これらの対策と合わせて実施しながら、予想通りに行かない場合には補助的な工法を実施し、再度シミュレーションを行う予定になっています。また、この遮水壁は最低でも建屋内の止水処理が完了する予定の平成32年度末、つまり7年後の2021年までは機能させることが必須であり、その後も基本的にはメンテナンスを行い維持することを目的としています。

(11/15 凍土遮水壁の目的・設計方針 より)
つづいて、鹿島による実証試験の現状報告です。
第2回及び第3回で議論された実証試験には4つの目的があることは書きました。それぞれについて、どのような状況であるか紹介がありました。
(1) まずは現地での小規模遮水壁構築実証試験です。福島第一原発の敷地内に10m×10mで深さが30mの小型の凍土壁を構築します。

(11/15 資料4 実証試験の現状報告 より)
これにより、地盤がどのように凍結するか(凍結特性)、凍土遮水壁の透水性がどの程度あるのか、底部難透水層から上部にどれくらい水がわき上がってくるのか(湧水量)、地盤の泥岩が凍結した際にどれくらい膨張するのか(凍結膨張特性)、上部透水層の中粒砂岩層に水を加えた場合どれくらい水位が変動するのか(リチャージ特性)、凍土の表面が水みちになる可能性がどれくらいあるのか(融解特性)といった項目をテストする予定になっています。
詳細については第3回の資料(下図)をご覧下さい。

(8/20 資料1 フィージビリティ・スタディ事業の計画 より)
これらのデータから、福島第一原発の地盤で凍土壁がうまくいくようにするにはどうしたらいいのか、というデータを取ることが一番重要な目的です。
11月時点でのスケジュールは下図のようになっています。2013年末には一通り凍土壁構築の作業が終わっているはずです。次回のタスクフォースにおいては、おそらくこの実証試験の結果が出てくるものと思います。

(11/15 資料4 実証試験の現状報告 より)
(2) 2番目は、トレンチ削孔実証試験です。これはモックアップとありますので、1Fではなく別の場所で行うことになります。トレンチや配管などの構造物があるところについても凍土壁をすき間なく構築できるのかという課題に対するテストです。
下図のように、模擬トレンチを作成し、その模擬トレンチを貫通して下部に凍土壁を構築できるように3重の管を用いた方法を取るという計画です。

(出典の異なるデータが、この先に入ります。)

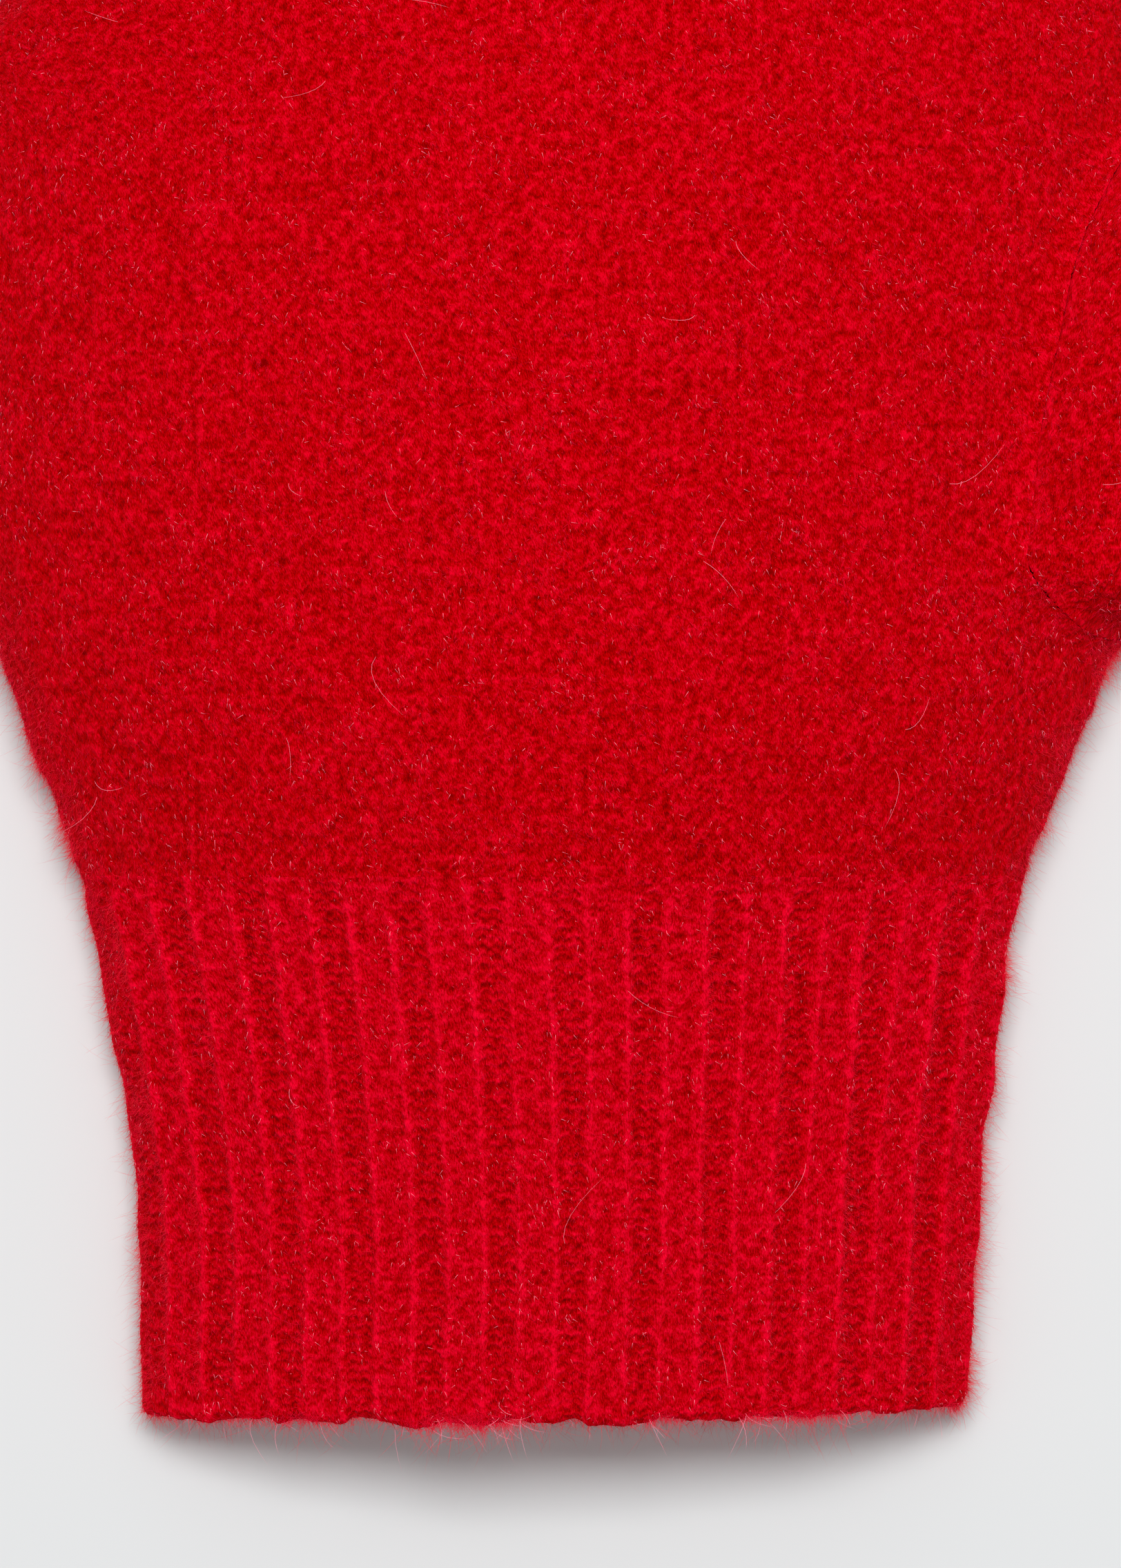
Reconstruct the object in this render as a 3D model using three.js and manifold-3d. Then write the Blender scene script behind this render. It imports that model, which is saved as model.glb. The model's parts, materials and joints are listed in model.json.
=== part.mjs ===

3重管の詳細については、第3回の資料(下図)をご覧下さい。

(8/20 資料1 フィージビリティ・スタディ事業の計画 より)
(3) つづいて3番目は、高地下水流速下実証試験です。地下水の流速が速かったとした場合でもこのような凍土壁ができるのかどうか、モックアップの試験として1日10cmの流速と2mの流速とで凍土壁の構築状況を確認するという試験です。より低温(-30℃ではなく-40℃)にしたら流速が速くても対応できるかどうかをみるようです。

(2)と(3)のスケジュールは下図のようになっています。(2)は2013年中にほぼ終了しているようです。(3)は現在実施中ですね。

(4) 4番目が現地でのリチャージ試験です。福島第一原発において、リチャージウエルといって水位を上げるために掘った井戸がどれくらい有効かどうかを確かめるものです。
リチャージウエルは何のためにつくるかというと、凍土壁を作ることによって山側からの地下水が建屋に流入することは防げますが、建屋付近の地下水位が建屋内汚染水の水位よりも下がってしまうと、建屋から汚染水が外に流出してしまいます。それを防ぐために、建屋近辺の水位を監視し、必要に応じて水を入れて地下水位を上げるリチャージウエルは必須なのです。

(4)のスケジュールは下図のようになっています。現在はリチャージウエルを完成させて、データを取っている頃と思います。

その他、検討事項の進捗状況などはここでは省略します。議事概要はこちらかどうぞ。
以上、陸側遮水壁のタスクフォースで凍土壁の構築についてどのような事が議論されてきたかをまとめました。詳細については、それぞれのリンクから資料をお読みになって確認いただければと思います。
今後もこのタスクフォースの状況についてはチェックしていきたいと思います。